Today, UC’s current operating budget is $20 billion. The various endowment and retirement funds totaled $63 billion at the end of 2009. With such an enormous amount of public funds in play, the regents are bound to meticulously adhere to state laws and university policies that prohibit self-dealing. It is incumbent upon those individuals who are charged with overseeing the UC pension and endowment funds to avoid influencing or voting on investment decisions that potentially, actually, or even appear to affect their personal business affairs.
The current crop of regents has failed to consistently hold itself to these ethical standards—especially when it comes to private equity investments.
The private equity fiasco

Private equity investing is attractive to sophisticated investors and large institutions because it has the potential for large returns. But unlike deals that take place on public stock exchanges—where sales and purchases are public information and regulated by the U.S. Securities and Exchange Commission—the realm of private equity is opaque, largely unregulated, and extremely difficult to exit should a deal go bad.
After Patricia Small left the UC Treasurer’s office in 2000, the number of private equity partnerships in UC’s portfolio doubled. By 2003 the amount of money placed in private equity had more than tripled, and in 2009, the university’s books carried a balance of $6.7 billion committed to 212 private equity partnerships, which consist primarily of leveraged buyout funds See Leveraged Buyout of Texas Public Utilities for additional players!--more than ten percent of the investment fund total of $63 billion!

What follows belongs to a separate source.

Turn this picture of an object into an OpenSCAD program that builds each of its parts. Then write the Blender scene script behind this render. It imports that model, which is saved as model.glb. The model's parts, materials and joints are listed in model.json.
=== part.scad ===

These have not proven to be prudent investments, overall. As of spring 2009, UC’s return on the private equity portfolio was running at a negative 20 percent for the fiscal year, asserted Treasurer Marie Berggren's annual report. And according to operating reports made by Berggren to the investment committee, much of the loss to that portfolio was tied to the souring of leveraged buyouts during the recession.

In a leveraged buyout, private equity firms act as a “general partner” by arranging private investment opportunities to purchase companies or real estate. The general partner finds “limited partners”—typically institutions, pension funds, or wealthy individuals—to invest in that fund. (The limited partners have little or no say in how the fund operates since it is being managed by the general partner.) The capital provided by the limited partners is used as a down payment for the purchase, and a large bank loan covers the remainder of the sale price. (Kinda sounds a bit like kiting.)

Although leveraged buyouts can be lucrative for both the limited and general partners, the buyout can also take on a predatory quality. In this scenario, the limited partners have the most to lose.

Here’s how the darker version of these deals go down: Once a company has been acquired, the investors can off-load the responsibility for paying back the large bank loan onto the company itself. At the same time, the new owners can strip the acquired company of cash and other valuable assets to pay dividends to the general partners. Looted companies often collapse from a lack of operating capital brought about by trying to pay off the combination of the unsustainable debt burden and the dividend payouts.

Collapse can cause the limited partners to lose their entire investment. The private equity firm’s general partners may survive because they can charge their investors management fees regardless of a deal’s outcome. While less predatory leveraged buyout acquisitions can certainly benefit both the acquired company and all of its investors, the companies involved in the UC deals discussed in this story, for the most part, do not fall into the beneficial category.

In 2009, Ms. Berggren reported that the average annual “internal rate of return” for the retirement plan’s private equity portfolio since 1979 was a mere 1.8 percent. But fixed-income investments had generated an average annual rate of return of 6 percent over a similar period. The only sector of the portfolio that fared worse than private equity was private real estate.

After Ms. Small left her post as UC treasurer, the university’s allocation to private real estate deals increased from nearly zero to $4.5 billion in less than a decade. By mid-2009, the private real estate portfolio had lost an astonishing 40 percent of its value.

Nonetheless, this notable shift in strategy toward alternative investments—leveraged buyouts, in particularhas had clear benefits for individual regents, as detailed in this investigation. And good government experts question the ethics of these investments. “The investment committee’s act of increasing UC’s allocation to private equity was an extraordinary conflict of interest,” said Robert Weissman, president of Public Citizen. “Some of these regents obviously had vested interests.”
Throwing good money after bad

The private equity losses should not have surprised the regents. In 2008, Ms. Berggren stated in her annual report to the investment committee that private equity and private real estate investments were “overweighted” relative to other financial vehicles during the boom years. She also noted that the regents’ preference for private investment was disproportionately impacting UC during the economic recession.
Amazingly, in the face of the disastrous performance of private equity and private real estate, Mr. Wachter and Mr. Blum have continued to advise Ms. Berggren to increase UC’s investments in these two ailing sectors. (Mr. Parsky left the board in 2008.)

At the February 2009 meeting of the regents’ investment committee, Mr. Wachter, then the committee chair, observed that although private equity and real estate investments were already “overweighted” in the portfolio, they should be “even more overweighted.” (Wow...that's it...just...wow.)

At an investment committee meeting three months later, Mr. Blum, who was then the chairman of the board of regents, urged his colleagues to continue on the same questionable course. According to the meeting minutes, “Chairman Blum expressed concern that the University might become too risk adverse.”

At the same meeting, Mr. Wachter suggested that UC buy bundles of distressed real estate and mortgage debt to profit off of the collapse of the housing market. (Though a matter of continued debate, experts say such investments are a risky undertaking since another wave of home foreclosures is expected). Recently, Mr. Wachter has championed increasing the volume of UC’s investments in risky timber and oil ventures.

But the entire investment committee is not in lockstep with Mr. Wachter’s and Mr. Blum’s predilection for alternative investments. Regent George Marcus, a real estate executive who sits on the committee, has consistently opposed them. In a March 2010 meeting, he described this strategy of over-emphasizing private equity as the equivalent to “gambling in Las Vegas.”